Chiefs Fall to .500 After Fifth Loss, Leaving Playoff Hopes in Serious Jeopardy

Patrick Mahomes

The Kansas City Chiefs have ruled the AFC for the better part of a decade, but their 22-19 loss to the Denver Broncos on Sunday marked another chapter in what has become a stunningly uneven season. Kansas City is now 5-5, sitting ninth in the AFC, and facing a reality few expected: the very real possibility of missing the postseason for the first time in the Patrick Mahomes era.
The defeat dropped Kansas City to 0-5 in one-score games, a staggering reversal from last season’s perfect 12-0 mark in contests decided by eight points or fewer. Close games, once an area of dominance, have become the team’s greatest stumbling block.


Mahomes: “It sucks… but you have to use it”

After the loss at Empower Field at Mile High, Patrick Mahomes emphasized both the disappointment and the necessity of channeling it productively.

“It sucks,” Mahomes said during his postgame press conference. “You got to feel that, but you got to be able to kind of use that energy to push it into the next week, into the rest of the season. We’ve been losing these close games recently, but we’ve played some good football in spurts. It’s just about being more consistent.”

Mahomes noted that until Kansas City proves it can execute for four consistent quarters, the team remains stuck discussing the same issues rather than solving them. Despite flashes of vintage Chiefs football, the sustained rhythm that defined their championship-caliber teams has been missing.


Reid Points to No. 1 Denver Defense, But Issues Remain Internal

Chiefs head coach Andy Reid highlighted Denver’s elite defense and acknowledged the challenge the Broncos presented.

“They have the No. 1 defense in the National Football League, so we’re fighting,” Reid said when asked why the Chiefs stalled out in the red zone multiple times in the first half. “Then we had some where we were going backwards, and kind of self-inflicted things. So gotta take care of that.”

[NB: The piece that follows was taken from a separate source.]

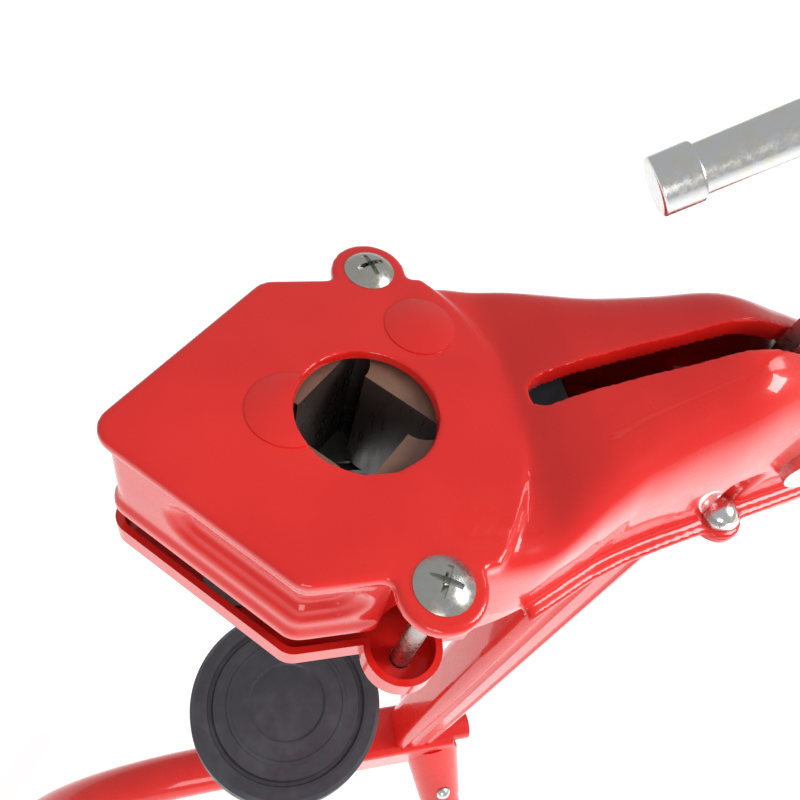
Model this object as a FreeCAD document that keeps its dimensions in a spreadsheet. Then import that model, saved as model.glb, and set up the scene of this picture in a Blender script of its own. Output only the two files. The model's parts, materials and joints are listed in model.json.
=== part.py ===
"""Floor-standing lever bottle corker, as a parametric FreeCAD document.

Frame: millimetres, +Z up, Z = 0 on the floor, X = 0 the plane of symmetry.  The nose of
the head points along -Y and the lever stands at +Y.  The drawing's own zero is the centre
of the cork hole on the head's top face, so every piece is drawn from there and then placed
by bore_y and head_z.
"""

import FreeCAD, Part
import math
import os
import re

os.makedirs("parts", exist_ok=True)
doc = FreeCAD.newDocument("floor_corker")
V = FreeCAD.Vector
X_AXIS, Y_AXIS, Z_AXIS = V(1, 0, 0), V(0, 1, 0), V(0, 0, 1)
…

Those self-inflicted wounds have become a weekly storyline. Kansas City committed 10 penalties for 69 yards on Sunday, pushing its total to 27 penalties for 227 yards over the last four games. Coming off a bye week—typically a strength for Reid—many expected a sharper, more precise performance. Instead, familiar problems resurfaced. Kansas City’s issues extend across all phases. The offense has struggled mightily early in games, ranking 29th in first-quarter scoring at just 2.9 points per game. Defensively, the team sits 31st in opponent third-down conversion rate (53.85%), over the last four games, repeatedly allowing drives to extend.

On losing five close games this season, Reid said: “When you’re playing good teams… you’ve got to do the right things, put the guys in the right position. And the guys gotta make plays when given an opportunity… We’re all in it together.”


A Crowded AFC and Brutal Tiebreakers Ahead

The Chiefs’ 5-5 record ties them with Houston and Baltimore in the AFC, though the Texans lead them by a better conference record. Even more concerning, three teams in front of Kansas City—the Bills, Chargers, and Jaguars—own head-to-head wins over them. The Chiefs will get another shot at Los Angeles, but Buffalo and Jacksonville hold locked-in tiebreakers, meaning Kansas City must finish with a better record outright.

The road does not get much easier. Kansas City travels to face the Indianapolis Colts next week before returning home for matchups against Denver and Los Angeles. Every game from this point forward carries playoff-level stakes.
For the first time in years, the Chiefs are not the hunted—they are the ones scrambling to keep pace. Whether they can stabilize their inconsistencies and reclaim their identity remains the defining question of their season.